**Task goal**: Each line from the beginning of the data below through the line containing "flange, port block" should be repeated exactly, please.

◆ ◆ ◆ ◆ ◆

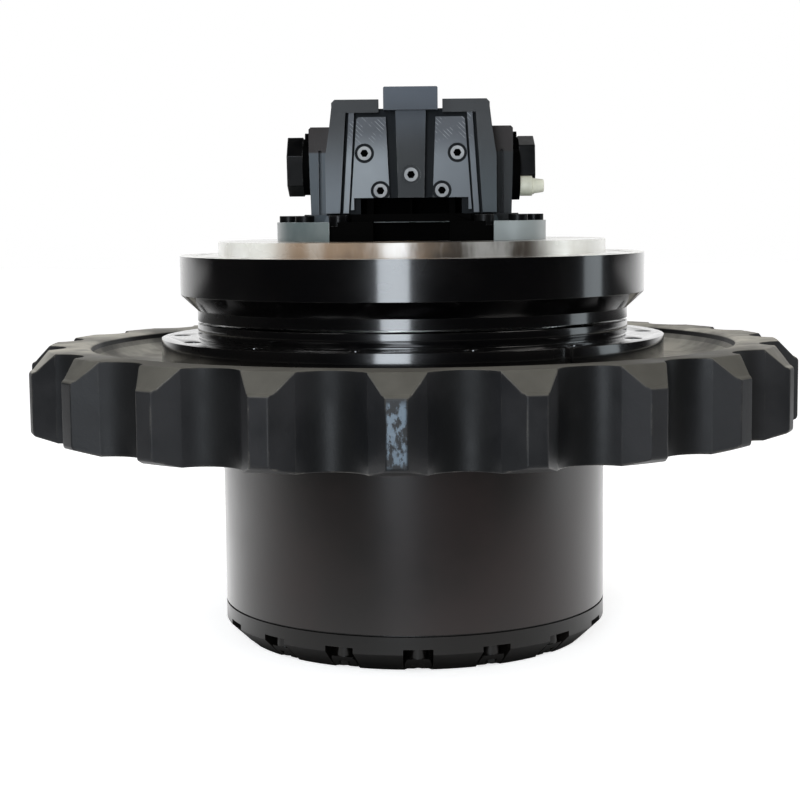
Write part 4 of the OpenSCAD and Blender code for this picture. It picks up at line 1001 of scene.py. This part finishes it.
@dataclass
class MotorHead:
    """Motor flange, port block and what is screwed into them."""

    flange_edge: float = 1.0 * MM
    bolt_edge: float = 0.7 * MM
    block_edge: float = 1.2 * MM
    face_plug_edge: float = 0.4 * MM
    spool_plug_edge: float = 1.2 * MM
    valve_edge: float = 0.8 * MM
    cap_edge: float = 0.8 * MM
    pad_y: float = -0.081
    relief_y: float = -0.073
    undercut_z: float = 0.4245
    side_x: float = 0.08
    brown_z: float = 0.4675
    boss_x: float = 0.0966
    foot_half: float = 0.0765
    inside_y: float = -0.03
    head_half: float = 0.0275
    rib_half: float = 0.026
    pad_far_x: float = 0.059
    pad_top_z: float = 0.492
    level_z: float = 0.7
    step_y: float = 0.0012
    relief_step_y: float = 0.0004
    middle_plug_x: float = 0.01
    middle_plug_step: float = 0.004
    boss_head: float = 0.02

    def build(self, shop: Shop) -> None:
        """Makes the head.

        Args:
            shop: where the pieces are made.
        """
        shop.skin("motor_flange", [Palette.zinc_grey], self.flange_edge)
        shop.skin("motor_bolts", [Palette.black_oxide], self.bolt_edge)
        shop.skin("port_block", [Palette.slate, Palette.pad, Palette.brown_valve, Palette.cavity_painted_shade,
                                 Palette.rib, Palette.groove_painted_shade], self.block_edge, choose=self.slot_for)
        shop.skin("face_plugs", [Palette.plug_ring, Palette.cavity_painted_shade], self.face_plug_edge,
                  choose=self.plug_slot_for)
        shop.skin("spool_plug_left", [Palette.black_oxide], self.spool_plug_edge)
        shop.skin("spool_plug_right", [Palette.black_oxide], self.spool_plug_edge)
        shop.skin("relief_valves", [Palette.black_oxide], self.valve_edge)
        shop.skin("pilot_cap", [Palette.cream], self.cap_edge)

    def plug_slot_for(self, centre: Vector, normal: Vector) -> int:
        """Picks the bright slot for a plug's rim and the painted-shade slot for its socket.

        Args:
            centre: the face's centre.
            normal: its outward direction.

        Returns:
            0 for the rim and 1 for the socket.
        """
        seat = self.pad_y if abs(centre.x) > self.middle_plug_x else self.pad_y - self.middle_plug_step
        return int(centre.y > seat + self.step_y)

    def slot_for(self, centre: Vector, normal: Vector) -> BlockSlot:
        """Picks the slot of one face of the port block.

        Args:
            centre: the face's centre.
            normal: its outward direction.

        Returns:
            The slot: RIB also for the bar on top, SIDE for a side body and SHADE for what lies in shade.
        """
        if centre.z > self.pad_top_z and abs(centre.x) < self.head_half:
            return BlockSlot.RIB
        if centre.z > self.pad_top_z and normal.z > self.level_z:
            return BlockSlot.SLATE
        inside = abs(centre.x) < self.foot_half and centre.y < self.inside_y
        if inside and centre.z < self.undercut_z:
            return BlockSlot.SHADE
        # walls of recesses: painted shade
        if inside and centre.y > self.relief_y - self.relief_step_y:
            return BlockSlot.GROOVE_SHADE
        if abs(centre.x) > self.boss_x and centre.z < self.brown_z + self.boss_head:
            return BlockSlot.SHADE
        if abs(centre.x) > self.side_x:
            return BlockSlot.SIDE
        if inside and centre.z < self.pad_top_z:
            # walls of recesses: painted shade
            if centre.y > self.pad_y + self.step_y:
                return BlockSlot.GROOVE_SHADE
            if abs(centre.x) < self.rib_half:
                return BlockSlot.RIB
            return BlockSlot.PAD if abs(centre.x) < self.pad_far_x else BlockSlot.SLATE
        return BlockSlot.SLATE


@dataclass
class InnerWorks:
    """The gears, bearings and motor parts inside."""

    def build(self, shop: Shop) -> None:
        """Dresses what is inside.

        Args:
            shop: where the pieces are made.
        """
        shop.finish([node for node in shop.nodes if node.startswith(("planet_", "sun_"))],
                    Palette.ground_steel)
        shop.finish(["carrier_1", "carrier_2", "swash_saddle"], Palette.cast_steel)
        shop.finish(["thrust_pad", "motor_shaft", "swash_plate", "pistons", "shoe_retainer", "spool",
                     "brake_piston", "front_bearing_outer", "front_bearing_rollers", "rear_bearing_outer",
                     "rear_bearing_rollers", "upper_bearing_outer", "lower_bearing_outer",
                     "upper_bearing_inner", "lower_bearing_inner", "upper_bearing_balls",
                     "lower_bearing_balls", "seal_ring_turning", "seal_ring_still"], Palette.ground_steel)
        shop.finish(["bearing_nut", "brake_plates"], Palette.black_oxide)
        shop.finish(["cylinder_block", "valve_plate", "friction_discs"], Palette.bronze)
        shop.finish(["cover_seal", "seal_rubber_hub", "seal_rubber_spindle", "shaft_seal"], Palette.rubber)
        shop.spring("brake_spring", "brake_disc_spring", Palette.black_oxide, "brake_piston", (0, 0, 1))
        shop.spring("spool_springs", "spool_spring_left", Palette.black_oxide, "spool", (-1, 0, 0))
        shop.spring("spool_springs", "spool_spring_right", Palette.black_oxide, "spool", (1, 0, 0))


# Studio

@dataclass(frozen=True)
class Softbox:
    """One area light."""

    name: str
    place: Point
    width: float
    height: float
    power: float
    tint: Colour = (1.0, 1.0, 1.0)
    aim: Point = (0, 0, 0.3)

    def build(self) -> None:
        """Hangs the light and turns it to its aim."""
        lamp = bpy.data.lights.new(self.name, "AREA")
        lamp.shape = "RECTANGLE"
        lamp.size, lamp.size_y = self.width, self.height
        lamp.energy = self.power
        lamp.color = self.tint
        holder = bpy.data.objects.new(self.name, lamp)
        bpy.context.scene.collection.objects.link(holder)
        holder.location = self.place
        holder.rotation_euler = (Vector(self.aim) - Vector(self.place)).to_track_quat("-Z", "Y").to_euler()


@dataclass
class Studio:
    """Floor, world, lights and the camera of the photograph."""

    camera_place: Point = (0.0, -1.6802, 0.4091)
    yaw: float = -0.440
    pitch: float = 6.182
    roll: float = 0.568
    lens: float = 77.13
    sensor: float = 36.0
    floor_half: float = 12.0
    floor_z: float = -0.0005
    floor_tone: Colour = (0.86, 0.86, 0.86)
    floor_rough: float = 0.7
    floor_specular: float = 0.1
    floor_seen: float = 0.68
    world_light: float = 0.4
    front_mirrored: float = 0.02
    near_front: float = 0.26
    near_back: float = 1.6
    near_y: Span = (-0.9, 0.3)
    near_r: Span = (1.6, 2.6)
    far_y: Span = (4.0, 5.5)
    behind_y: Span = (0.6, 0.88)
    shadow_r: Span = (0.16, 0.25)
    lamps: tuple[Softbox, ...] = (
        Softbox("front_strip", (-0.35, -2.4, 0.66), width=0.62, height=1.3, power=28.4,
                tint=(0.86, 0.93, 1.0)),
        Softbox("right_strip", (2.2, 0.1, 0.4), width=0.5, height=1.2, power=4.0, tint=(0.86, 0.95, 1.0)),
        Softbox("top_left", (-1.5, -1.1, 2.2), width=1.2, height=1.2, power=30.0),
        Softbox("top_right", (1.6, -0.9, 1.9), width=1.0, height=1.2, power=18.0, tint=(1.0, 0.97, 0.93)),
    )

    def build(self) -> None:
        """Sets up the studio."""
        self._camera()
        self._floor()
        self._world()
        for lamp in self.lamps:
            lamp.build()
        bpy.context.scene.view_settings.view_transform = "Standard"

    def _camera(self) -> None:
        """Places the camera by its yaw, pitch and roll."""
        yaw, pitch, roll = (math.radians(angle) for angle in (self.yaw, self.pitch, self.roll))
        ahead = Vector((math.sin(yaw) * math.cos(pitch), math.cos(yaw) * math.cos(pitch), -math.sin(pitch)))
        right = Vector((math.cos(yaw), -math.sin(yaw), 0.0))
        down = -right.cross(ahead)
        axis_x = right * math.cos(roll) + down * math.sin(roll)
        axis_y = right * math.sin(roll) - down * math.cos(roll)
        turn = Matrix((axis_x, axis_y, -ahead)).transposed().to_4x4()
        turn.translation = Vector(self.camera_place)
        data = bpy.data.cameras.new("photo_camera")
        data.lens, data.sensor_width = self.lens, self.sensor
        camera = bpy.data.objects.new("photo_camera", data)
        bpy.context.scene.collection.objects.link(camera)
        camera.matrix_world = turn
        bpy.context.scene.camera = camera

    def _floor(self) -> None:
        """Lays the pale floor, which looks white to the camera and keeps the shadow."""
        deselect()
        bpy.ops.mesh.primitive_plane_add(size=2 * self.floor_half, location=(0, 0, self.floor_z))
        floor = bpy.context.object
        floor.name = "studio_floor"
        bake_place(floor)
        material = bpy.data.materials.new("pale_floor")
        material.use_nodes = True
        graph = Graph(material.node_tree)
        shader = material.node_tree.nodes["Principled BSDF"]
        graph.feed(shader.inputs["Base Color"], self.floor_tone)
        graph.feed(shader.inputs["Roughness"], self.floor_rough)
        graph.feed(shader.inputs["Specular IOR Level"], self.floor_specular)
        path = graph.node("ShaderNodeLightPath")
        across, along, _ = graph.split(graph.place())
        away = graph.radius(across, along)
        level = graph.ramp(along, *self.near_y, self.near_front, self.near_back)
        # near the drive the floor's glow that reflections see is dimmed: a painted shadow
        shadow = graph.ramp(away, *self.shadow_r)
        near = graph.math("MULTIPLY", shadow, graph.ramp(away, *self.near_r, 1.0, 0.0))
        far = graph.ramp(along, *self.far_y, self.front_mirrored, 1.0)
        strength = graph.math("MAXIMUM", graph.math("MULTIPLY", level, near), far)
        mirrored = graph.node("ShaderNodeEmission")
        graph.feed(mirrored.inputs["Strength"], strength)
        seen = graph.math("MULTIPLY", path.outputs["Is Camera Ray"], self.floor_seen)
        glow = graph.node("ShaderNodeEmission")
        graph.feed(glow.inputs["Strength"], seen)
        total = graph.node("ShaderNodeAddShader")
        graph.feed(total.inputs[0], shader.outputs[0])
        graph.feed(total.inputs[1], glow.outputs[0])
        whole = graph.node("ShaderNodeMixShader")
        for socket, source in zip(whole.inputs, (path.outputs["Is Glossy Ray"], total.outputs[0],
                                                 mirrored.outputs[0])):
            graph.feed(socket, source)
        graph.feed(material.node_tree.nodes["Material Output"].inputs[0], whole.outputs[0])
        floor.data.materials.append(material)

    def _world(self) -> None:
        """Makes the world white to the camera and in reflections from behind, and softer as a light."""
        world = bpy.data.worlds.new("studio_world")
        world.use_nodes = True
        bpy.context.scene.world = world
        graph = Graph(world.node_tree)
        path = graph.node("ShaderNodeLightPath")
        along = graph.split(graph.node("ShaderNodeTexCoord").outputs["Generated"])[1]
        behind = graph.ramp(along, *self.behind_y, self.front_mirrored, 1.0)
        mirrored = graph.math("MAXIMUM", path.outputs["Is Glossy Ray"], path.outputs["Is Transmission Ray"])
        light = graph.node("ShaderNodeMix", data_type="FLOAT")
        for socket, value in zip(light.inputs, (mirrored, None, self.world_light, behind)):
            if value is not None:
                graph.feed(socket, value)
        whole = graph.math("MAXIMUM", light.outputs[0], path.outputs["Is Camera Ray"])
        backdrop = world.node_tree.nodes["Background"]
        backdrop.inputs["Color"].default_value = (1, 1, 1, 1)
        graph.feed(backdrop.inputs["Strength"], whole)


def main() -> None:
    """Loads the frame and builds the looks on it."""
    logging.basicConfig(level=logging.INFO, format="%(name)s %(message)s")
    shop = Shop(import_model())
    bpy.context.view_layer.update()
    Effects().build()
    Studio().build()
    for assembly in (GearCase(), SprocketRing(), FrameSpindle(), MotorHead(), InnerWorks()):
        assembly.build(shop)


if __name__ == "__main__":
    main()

◆ ◆ ◆ ◆ ◆

**Correct result**:
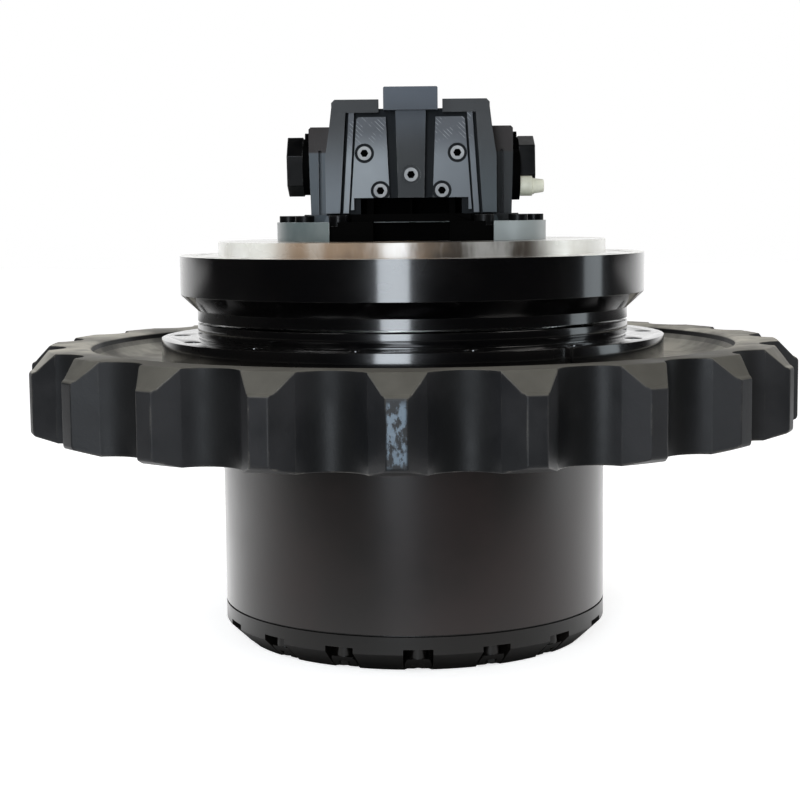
Write part 4 of the OpenSCAD and Blender code for this picture. It picks up at line 1001 of scene.py. This part finishes it.
@dataclass
class MotorHead:
    """Motor flange, port block and what is screwed into them."""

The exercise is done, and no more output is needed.